Ian Christopher Austin, Baron Austin of Dudley (born 6 March 1965) is a British politician who sits as a life peer in the House of Lords. He was the Member of Parliament (MP) for Dudley North from the 2005 general election until the 2019 general election when he stood down. Formerly a member of the Labour Party, he resigned from the party on 22 February 2019 to sit as an independent, and was ennobled in the 2019 Dissolution Honours. He served as Parliamentary Under-Secretary of State at the Department for Communities and Local Government from 2009 to 2010.

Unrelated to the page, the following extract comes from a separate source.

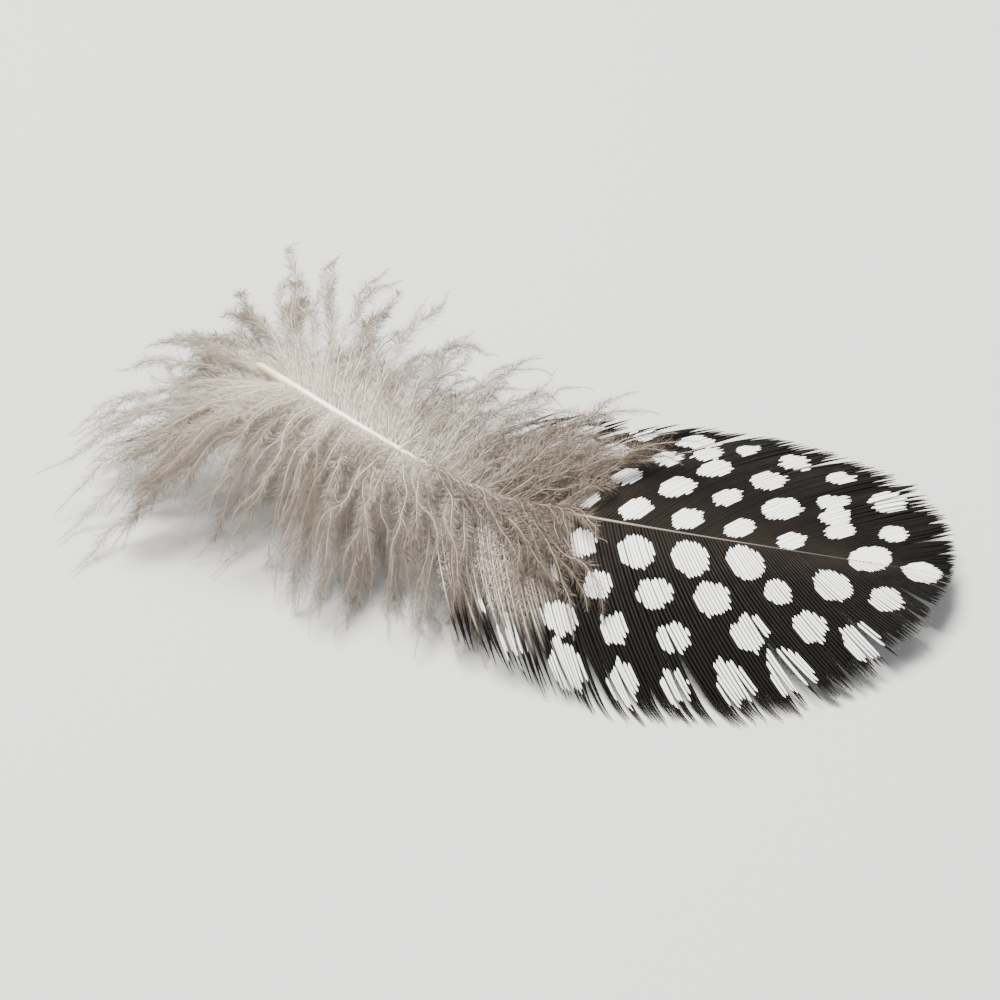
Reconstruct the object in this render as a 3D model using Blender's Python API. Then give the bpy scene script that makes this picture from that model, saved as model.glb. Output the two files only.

Austin was born on 6 March 1965 and was adopted as a baby by Dudley school teachers Fred and Margaret Austin. His adoptive father, Fred (a Czech Jew who was himself adopted by an English family on the Nazi invasion of Czechoslovakia), was head of The Dudley School from its formation in 1975 until his retirement in 1985. Fred Austin, born Fredi Stiller, was awarded the MBE in the New Year's Honours List for 2006 in recognition of his service to the communities of Dudley. Fred Austin died in March 2019 at the age of 90, four months after the death of his wife Margaret. Ian Austin's adoptive siblings are David Austin, the chief executive of the British Board of Film Classification, Helen, who is a nutritionist and former teacher, and Rebecca, who is one of Britain's leading midwives.

Having failed the eleven-plus to attend King Edward's School, Birmingham, Austin was educated at The Dudley School from 1977 to 1983. He studied government and politics at the University of Essex.

Austin was keen to obtain a National Union of Journalists card and took a job with Black Country Publishing in Netherton where his personal interest in sport, especially cycling (he was chair of the All-Party Parliamentary Cycling Group) and football, led him to work as a journalist on Midland Sport Magazine.[citation needed]

Austin was elected as a councillor in the Metropolitan Borough of Dudley in 1991, and served until 1995.

In 1995 Austin then moved to become press officer for the West Midlands Labour Party until 1998.[citation needed]

In 1998, Austin spent a year as deputy director of communications for the Scottish Labour Party.

Austin was appointed a political advisor to the Chancellor of the Exchequer (later Prime Minister), Gordon Brown, in 1999. He held the position until his election in 2005, and was known as one of Brown's closest lieutenants.[citation needed]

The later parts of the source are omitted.